Fears of a violent uprising were dismissed by Northwest Mounted Police in documentation Sinclair has seen, which, he summarized: “We don’t have to worry about the Indians taking up arms against the government because we have their kids. They are not going to go to war against us.”
Children who returned from the schools were scarred and often unable to communicate with their parents in a shared language.
“Their ability to know how to hunt, fish or trap, which is what the communities depended upon, was lost to them,” said Sinclair.
Estimates are that about 35% of indigenous children attended residential schools, but the damage extended to the other 65%, who were taught in public schools the same white superiority/indigenous inferiority curriculum as those who were taken away.
When those children grew up and had children, they had no learned skills at parenting and were burdened with their own demons, said Sinclair. As a result, when child welfare systems were burgeoning in the 1950s, it was mostly indigenous children who went into care. It was, and is, disproportionately indigenous people who are incarcerated.
Indigenous Canadians have the highest suicide rates of any cultural group in the world, said Sinclair. High school dropout rates, substance abuse and violent crime affect indigenous Canadians in exponentially greater numbers than non-indigenous Canadians.
The problems will not be resolved, Sinclair said, by spending more money on child welfare, policing or incarceration.
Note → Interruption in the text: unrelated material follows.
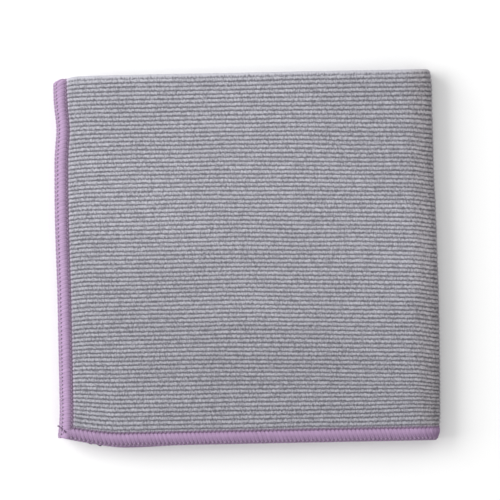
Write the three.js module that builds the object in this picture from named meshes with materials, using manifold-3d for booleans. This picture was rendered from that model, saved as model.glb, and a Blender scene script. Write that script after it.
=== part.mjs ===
// A quick-dry towel: one square of ribbed microfibre cloth with an overlocked border,
// folded in quarters and lying flat, so that it is four plies high.
//
// Frame: +X points to the outer fold, +Y to the inner folds, +Z up. The origin is under the
// middle of the towel, on the surface it lies on. The hemmed edges are at -X and -Y.
//
// Each half of the stack is two plies joined by an inner fold at +Y. The halves are joined by
// the outer fold at +X, which is a hinge: the upper half turns up and over to lie beside the
// lower half. Both halves are built in the same local frame, whose X-Y plane is the half's
// fold plane, z = 0 the height of the outer fold's centre and +Z the way out of the stack.
// The lower half is that shape turned over.
import * as THREE from "three";
import { mergeVertices } from "three/addons/utils/BufferGeometryUtils.js";
import Module from "manifold-3d";

const wasm = await Module();
wasm.setup();

// Driving dimensions, in millimetres.
const FOLDED_WIDTH = 178; // from the hemmed side edge to the outer fold
const FOLDED_LENGTH = 173; // from the hemmed front edge to the inner folds
const PLY = 2.2; // thickness of the ribbed cloth
const AIR = 0.3; // space between neighbouring pieces
const INNER_CREASE = 0.3; // radius inside the tightest crease
const HEM_WIDTH = 6; // overlocked border, from the edge to its inner side
const HEM_SLOT = 1.3; // height of the space that the thread wrap leaves for the cloth
const TONGUE = 0.9; // thickness of the cloth where the thread presses it flat
const WRAP_DEPTH = 0.6; // how deep the thread wrap is past the cloth's cut edge
const CHAIN_WIDTH = 0.8; // the two looper threads, locked together along the edge
const CHAIN_HEIGHT = 1.2;
const NEEDLE_THREAD = 0.5; // width and height of the needle thread's line of stitches
const TAIL_REACH = 1.2; // how far the thread tail stands out of the side edge
const TAIL_WIDTH = 0.9;
const TAIL_FROM_CORNER = 7;
const CREASE_STEPS = 8; // facets in a quarter turn of the outer fold
const BEND_STEPS = 12; // facets in a half turn of an inner fold

// Plan: the tail stands out at -X, so the cloth is set over by half of it.
const SIDE_EDGE = (TAIL_REACH - FOLDED_WIDTH) / 2;
const OUTER_FOLD = SIDE_EDGE + FOLDED_WIDTH;
const FRONT_EDGE = -FOLDED_LENGTH / 2;

// Heights above the half's fold plane. The facing ply lies on the plane, the outer one above it.
const FACING_PLY = INNER_CREASE + PLY / 2;
const OUTER_PLY = FACING_PLY + PLY + AIR;
const HALF_HEIGHT = OUTER_PLY + PLY / 2;

// Where the plies leave the flat and start to turn into their folds.
const CREASE_START = OUTER_FOLD - HALF_HEIGHT;
const BEND_HEIGHT = (OUTER_PLY + FACING_PLY) / 2;
const BEND_RADIUS = (OUTER_PLY - FACING_PLY) / 2;
const BEND_START = FOLDED_LENGTH / 2 - BEND_RADIUS - PLY / 2;

// Distances in from a hemmed edge, across the border.
const WRAP_FROM = CHAIN_WIDTH + AIR;
const TONGUE_FROM = WRAP_FROM + WRAP_DEPTH + AIR;
const NEEDLE_FROM = HEM_WIDTH + AIR;
const PILE_FROM = NEEDLE_FROM + NEEDLE_THREAD + AIR;

// The two fold planes stand AIR apart about the middle of the stack.
const STACK_MIDDLE = HALF_HEIGHT + AIR / 2;
const UPPER_FOLD_PLANE = STACK_MIDDLE + AIR / 2;
const LOWER_FOLD_PLANE = STACK_MIDDLE - AIR / 2;

function fabric(color, roughness) {
  return new THREE.MeshStandardMaterial({ color, roughness, metalness: 0 });
}

const materials = {
  cloth: fabric(0x9a99a2, 0.95),
  hem: fabric(0xb797bf, 0.85),
  thread: fabric(0x8d6f96, 0.8),
};

// Turns a closed geometry into a solid, with its shared vertices merged.
function solidOf(geometry) {
  const bare = geometry.clone();
  bare.deleteAttribute("normal");
  bare.deleteAttribute("uv");
  const merged = mergeVertices(bare, 1e-4);
  const mesh = new wasm.Mesh({
    numProp: 3,
    vertProperties: merged.attributes.position.array,
    triVerts: new Uint32Array(merged.index.array),
  });
  return new wasm.Manifold(mesh);
}

function geometryOf(solid) {
  const mesh = solid.getMesh();
  const geometry = new THREE.BufferGeometry();
  geometry.setAttribute("position", new THREE.BufferAttribute(mesh.vertProperties, 3));
  geometry.setIndex(new THREE.BufferAttribute(mesh.triVerts, 1));
  geometry.computeVertexNormals();
  return geometry;
}

// An arc of [y, z] points about a centre, from one angle to another, in radians.
function arc(centreY, centreZ, radius, from, to, steps) {
  return Array.from({ length: steps + 1 }, (_, i) => {
    const angle = from + ((to - from) * i) / steps;
    return [centreY + radius * Math.cos(angle), centreZ + radius * Math.sin(angle)];
  });
}

// The [y, z] section of a band that runs along both plies and round the inner fold, thickness
// thick, with its middle line offset outwards from the middle of the cloth.
function foldedBand(fromY, thickness, offset = 0) {
  const outside = BEND_RADIUS + offset + thickness / 2;
  const inside = BEND_RADIUS + offset - thickness / 2;
  const quarter = Math.PI / 2;
  return [
    [fromY, BEND_HEIGHT - outside],
    ...arc(BEND_START, BEND_HEIGHT, outside, -quarter, quarter, BEND_STEPS),
    [fromY, BEND_HEIGHT + outside],
    [fromY, BEND_HEIGHT + inside],
    ...arc(BEND_START, BEND_HEIGHT, inside, quarter, -quarter, BEND_STEPS),
    [fromY, BEND_HEIGHT - inside],
  ];
}

// The [y, z] section of a rectangle, between two distances in from the front edge.
function frontBar(from, to, height, thickness) {
  return [
    [FRONT_EDGE + from, height - thickness / 2],
    [FRONT_EDGE + to, height - thickness / 2],
    [FRONT_EDGE + to, height + thickness / 2],
    [FRONT_EDGE + from, height + thickness / 2],
  ];
}

// Sweeps a closed [y, z] section through stations. Each station gives the x and the turn of the
// section about the outer fold's centre line, which is parallel to Y at z = 0.
function swept(section, stations) {
  const outline = section.map(([y, z]) => new THREE.Vector2(y, z));
  if (THREE.ShapeUtils.isClockWise(outline)) outline.reverse();
  const size = outline.length;
  const positions = [];
  for (const { x, turn } of stations) {
    for (const point of outline) {
      positions.push(x + point.y * Math.sin(turn), point.x, point.y * Math.cos(turn));
    }
  }
  const faces = [];
  const last = (stations.length - 1) * size;
  for (const [a, b, c] of THREE.ShapeUtils.triangulateShape(outline, [])) {
    faces.push(a, c, b);
    faces.push(last + a, last + b, last + c);
  }
  for (let s = 0; s + 1 < stations.length; s += 1) {
    for (let i = 0; i < size; i += 1) {
      const here = s * size + i;
      const next = s * size + ((i + 1) % size);
      faces.push(here, next, next + size);
      faces.push(here, next + size, here + size);
    }
  }
  const geometry = new THREE.BufferGeometry();
  geometry.setAttribute("position", new THREE.Float32BufferAttribute(positions, 3));
  geometry.setIndex(faces);
  return geometry;
}

// Straight along X, between two distances in from the side edge.
function alongSide(section, from, to) {
  return swept(section, [
    { x: SIDE_EDGE + from, turn: 0 },
    { x: SIDE_EDGE + to, turn: 0 },
  ]);
}

// Along X to the outer fold, and down round it to the fold plane.
function roundOuterFold(section, from) {
  const turning = Array.from({ length: CREASE_STEPS + 1 }, (_, i) => ({
    x: CREASE_START,
    turn: (i / CREASE_STEPS) * (Math.PI / 2),
  }));
  return swept(section, [{ x: SIDE_EDGE + from, turn: 0 }, ...turning]);
}

// The [y, z] section of both plies: full thickness, and stepped down to a tongue at the front.
function clothSection() {
  const outer = foldedBand(FRONT_EDGE + PILE_FROM, PLY);
  const outside = outer.slice(0, outer.length / 2);
  const inside = outer.slice(outer.length / 2);
  const step = (ply) => [
    [FRONT_EDGE + PILE_FROM, ply + TONGUE / 2],
    [FRONT_EDGE + TONGUE_FROM, ply + TONGUE / 2],
    [FRONT_EDGE + TONGUE_FROM, ply - TONGUE / 2],
    [FRONT_EDGE + PILE_FROM, ply - TONGUE / 2],
  ];
  return [...outside, ...step(OUTER_PLY), ...inside, ...step(FACING_PLY)];
}

// Half of the cloth: two plies joined at the inner fold, pressed flat in the hems.
function cloth() {
  const body = solidOf(roundOuterFold(clothSection(), PILE_FROM));
  const band = foldedBand(FRONT_EDGE + TONGUE_FROM, TONGUE);
  const sideTongue = solidOf(alongSide(band, TONGUE_FROM, PILE_FROM + AIR));
  return geometryOf(body.add(sideTongue));
}

// The looper threads that wrap the side edge of both plies, open towards the cloth.
function sideHem() {
  const wrap = solidOf(alongSide(foldedBand(FRONT_EDGE, PLY), WRAP_FROM, HEM_WIDTH));
  const beyond = foldedBand(FRONT_EDGE - 1, HEM_SLOT);
  const slot = solidOf(alongSide(beyond, TONGUE_FROM - AIR, HEM_WIDTH + 1));
  return geometryOf(wrap.subtract(slot));
}

function sideChain() {
  return alongSide(foldedBand(FRONT_EDGE, CHAIN_HEIGHT), 0, CHAIN_WIDTH);
}

// The needle thread lies on the front of the cloth, along the inner side of the hem.
function sideNeedleThread() {
  const offset = (PLY - NEEDLE_THREAD) / 2;
  const line = foldedBand(FRONT_EDGE + PILE_FROM, NEEDLE_THREAD, offset);
  return alongSide(line, NEEDLE_FROM, NEEDLE_FROM + NEEDLE_THREAD);
}

// The front hem of one ply: a thread wrap with a slot for the cloth's edge.
function frontHem(ply) {
  const bottom = ply - PLY / 2;
  const top = ply + PLY / 2;
  const slotEnd = FRONT_EDGE + TONGUE_FROM - AIR;
  const section = [
    [FRONT_EDGE + WRAP_FROM, bottom],
    [FRONT_EDGE + HEM_WIDTH, bottom],
    [FRONT_EDGE + HEM_WIDTH, ply - HEM_SLOT / 2],
    [slotEnd, ply - HEM_SLOT / 2],
    [slotEnd, ply + HEM_SLOT / 2],
    [FRONT_EDGE + HEM_WIDTH, ply + HEM_SLOT / 2],
    [FRONT_EDGE + HEM_WIDTH, top],
    [FRONT_EDGE + WRAP_FROM, top],
  ];
  return roundOuterFold(section, NEEDLE_FROM);
}

function frontChain(ply) {
  return roundOuterFold(frontBar(0, CHAIN_WIDTH, ply, CHAIN_HEIGHT), NEEDLE_FROM);
}

// side is +1 where the front of the ply faces out of the stack, -1 where it faces the fold.
function frontNeedleThread(ply, side) {
  const height = ply + (side * (PLY - NEEDLE_THREAD)) / 2;
  const bar = frontBar(NEEDLE_FROM, NEEDLE_FROM + NEEDLE_THREAD, height, NEEDLE_THREAD);
  return roundOuterFold(bar, PILE_FROM);
}

// The end of the overlock chain, cut short beyond the side edge near the front corner.
function threadTail() {
  const tail = new THREE.BoxGeometry(TAIL_REACH - AIR, TAIL_WIDTH, TAIL_WIDTH);
  const y = FRONT_EDGE + TAIL_FROM_CORNER;
  return tail.translate(SIDE_EDGE - (TAIL_REACH + AIR) / 2, y, OUTER_PLY);
}

function piece(name, geometry, material) {
  const mesh = new THREE.Mesh(geometry, material);
  mesh.name = name;
  return mesh;
}

// One half of the stack. Its plies are named from the top of the towel down.
function half(name, outerPlyName, facingPlyName) {
  const group = new THREE.Group();
  const { hem, thread } = materials;
  group.add(
    piece(`cloth_${name}`, cloth(), materials.cloth),
    piece(`side_hem_${name}`, sideHem(), hem),
    piece(`side_edge_chain_${name}`, sideChain(), thread),
    piece(`side_needle_thread_${name}`, sideNeedleThread(), thread),
  );
  const plies = [
    { plyName: outerPlyName, ply: OUTER_PLY, side: 1 },
    { plyName: facingPlyName, ply: FACING_PLY, side: -1 },
  ];
  for (const { plyName, ply, side } of plies) {
    group.add(
      piece(`front_hem_${plyName}`, frontHem(ply), hem),
      piece(`front_edge_chain_${plyName}`, frontChain(ply), thread),
      piece(`front_needle_thread_${plyName}`, frontNeedleThread(ply, side), thread),
    );
  }
  return group;
}

const upperHalf = half("upper_half", "ply_1", "ply_2");
upperHalf.position.z = UPPER_FOLD_PLANE;
upperHalf.add(piece("thread_tail", threadTail(), materials.thread));

const lowerHalf = half("lower_half", "ply_4", "ply_3");
lowerHalf.position.z = LOWER_FOLD_PLANE;
lowerHalf.scale.z = -1;

const towel = new THREE.Group();
towel.add(upperHalf, lowerHalf);
export default towel;
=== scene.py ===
"""A quick-dry towel: ribbed microfibre with an overlocked border, folded in quarters.

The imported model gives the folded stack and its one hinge, the outer fold. This script makes the
cloth and the border's threads around it. The towel's own measures are in millimetres here, and
they are turned into metres when a mesh is made.
"""
import math

import bpy
import numpy as np
from mathutils import Matrix, Vector


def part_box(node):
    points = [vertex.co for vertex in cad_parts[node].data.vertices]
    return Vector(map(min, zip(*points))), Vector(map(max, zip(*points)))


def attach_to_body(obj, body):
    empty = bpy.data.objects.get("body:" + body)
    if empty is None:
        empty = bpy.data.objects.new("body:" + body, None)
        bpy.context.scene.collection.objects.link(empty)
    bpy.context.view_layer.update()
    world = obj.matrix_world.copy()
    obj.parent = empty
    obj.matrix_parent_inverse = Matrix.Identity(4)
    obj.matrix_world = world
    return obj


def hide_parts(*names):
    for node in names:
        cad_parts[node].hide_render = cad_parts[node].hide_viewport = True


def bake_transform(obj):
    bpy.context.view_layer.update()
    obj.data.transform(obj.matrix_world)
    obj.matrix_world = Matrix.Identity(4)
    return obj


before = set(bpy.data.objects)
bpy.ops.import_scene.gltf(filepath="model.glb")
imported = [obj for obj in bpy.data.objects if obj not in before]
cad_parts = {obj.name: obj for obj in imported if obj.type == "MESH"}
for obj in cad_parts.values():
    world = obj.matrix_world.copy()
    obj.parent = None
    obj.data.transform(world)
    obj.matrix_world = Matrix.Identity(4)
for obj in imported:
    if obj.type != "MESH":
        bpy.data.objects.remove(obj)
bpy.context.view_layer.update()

MM = 0.001


# ------------------------------------------------------------------ measures from the frame

def box_mm(node):
    """The lowest and highest corner of a CAD node, in millimetres."""
    low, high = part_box(node)
    return np.array(low) / MM, np.array(high) / MM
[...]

The education system and society must help indigenous young people realize who they are as Anishinaabe, Cree, Sto:lo or Mohawk.
“The educational system is just not giving them what they need,” he said. “We have a lot of work to do, but, if we address that one aspect of how our society is functioning, we will see the most dramatic change that will resolve or redress the history of residential schools in Canada on indigenous people, on indigenous youth in particular.… It begins with recognizing that … indigenous youth, in particular, must be given their chance to develop their sense of self-respect first, and that’s going to take some time to do.”